Shape obviously. Though mostly it's the juvenile fungiids, growing on stalks, that resemble terrestrial fungi. Sorry can't find any pictures of them.
(Lycoperdon perlatum. Photo by Dohduhdah, courtesy Wikimedia Commons.)
Mushrooms of the land are also amazing organisms. Enough so as to warrant a kingdom all their own, the Kingdom Fungi, separate from the plants, the animals (including mushroom corals), and the bacteria.
(Photo by Dohduhdah, courtesy Wikimedia Commons.)
Genetically, mushrooms are more closely related to animals than plants.
(Portobello mushroom, Agaricus bisporus. Photo by Chameleon, courtesy Wikiemdia Commons.)
This seems pretty obvious to anyone who dines on mushrooms. A portobello—which is simply the older fruit, or pileus, of a button and a crimini mushroom—is downright meaty tasting.
(Photo by cyclonebill, courtesy Wikimedia Commons.
Of late, a few discoveries about mushrooms are bending our notions of time and space in the living world.
(Armillaria ostoyae. Photo by Eric Steinert, courtesy Wikimedia Commons.)

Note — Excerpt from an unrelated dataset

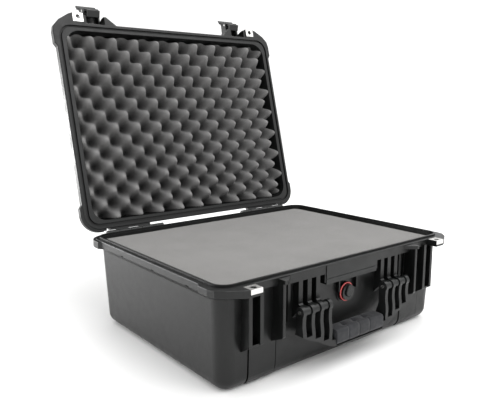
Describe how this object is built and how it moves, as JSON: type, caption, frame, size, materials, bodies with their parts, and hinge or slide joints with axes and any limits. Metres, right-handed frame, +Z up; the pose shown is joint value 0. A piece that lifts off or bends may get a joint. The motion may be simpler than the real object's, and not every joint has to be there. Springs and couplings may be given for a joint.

A clonal colony of honey mushrooms (Armillaria ostoyae) in Oregon has been found to extend across more than 965 hectares/2,384 acres of forested mountains.
The colony is estimated at between 1,900 and 8,650 years old.
(The unreleased spores of a morel mushroom {Morchella elata}
The reproductive strategies of the Kingdom Fungi are equally exuberant. Many species reproduce sexually and/or asexually, depending on the stages of their life cycle and on environmental triggers.
In sexual reproduction, compatible individuals may combine by fusing their threadlike hyphae (the parts we usually don't see, underground or inside rotting trees) together into an interconnected network. As if humans mated by first fusing our bloodstreams.
The video below highlights, with the help of lasers, tiny mushroom spores.
Secret Sounds of Spores: Introduction from The Amazing Rolo on Vimeo.
The second video is part of the same ongoing beautiful fusion of art and science hyphae. Wish I could get to Edinburgh to see the installation.
The Boroscilloscope from The Amazing Rolo on Vimeo.
The release of mushroom spores is spectacularly reminiscent of spawning corals.
In the photo below you can see the tiny orange eggs being released by a female mushroom coral (Fungia scutaria) spawning at the Hawaii Institute of Marine Biology in Oahu. Looks kind of psychedelic.
(Photo by Jake Adams. From Advanced Aquarist's Online Magazine.)
Researchers from Japan recently discovered that mushroom corals can change sex and back again, a talent known as sequential hermaphroditism. It's not all that unusual in the deep blue home. Some of the echinoderms, like urchins and sea stars, along with some of the crustaceans, mollusks, and bristle worms gender shift every which way too.
In the mushroom corals studied so far, the smaller individuals are generally males and the larger individuals females. This makes sense when you consider the different time-and-energy investment required to make eggs versus sperm.
Mushroom corals, in their adult form, do have the ability to move, albeit very slowly, via three known mechanisms: by regulating buoyancy and floating away; by growing a hydromechanically adapted shape and floating away; or by creeping away. Motility enables them to seek out the sunniest locations on the reef—sunlight fuels their endosymbiotic bacteria—and to escape being overgrown by other corals.
But might they be sprightlier than we think?
(Mushroom coral eating moon jellyfish. From Coral Reefs.)
Recently mushroom corals living in the Gulf of Aqaba were observed eating moon jellyfish (Aurelia aurita). How did they procure the wandering jellies? No one knows.
The papers:
- B. A. Ferguson, T. A. Dreisbach, C. G. Parks, G. M. Filip, and C. L. Schmitt. Coarse-scale population structure of pathogenic Armillaria species in a mixed-conifer forest in the Blue Mountains of northeast Oregon. Can. J. For. Res. 33(4): 612–623 (2003). DOI:10.1139/x03-065.
- Yossi Loya and Kazuhiko Sakai. Bidirectional sex change in mushroom stony corals. Proc Biol Sci B. 2008 October 22; 275(1649): 2335–2343. DOI: 10.1098/rspb.2008.0675.
UPDATE: Thanks to Joe Schmidt for sending along a view (below) of the coral fungus growing in a tree in his Illinois neighborhood. Seems a good looking case of convergent evocation.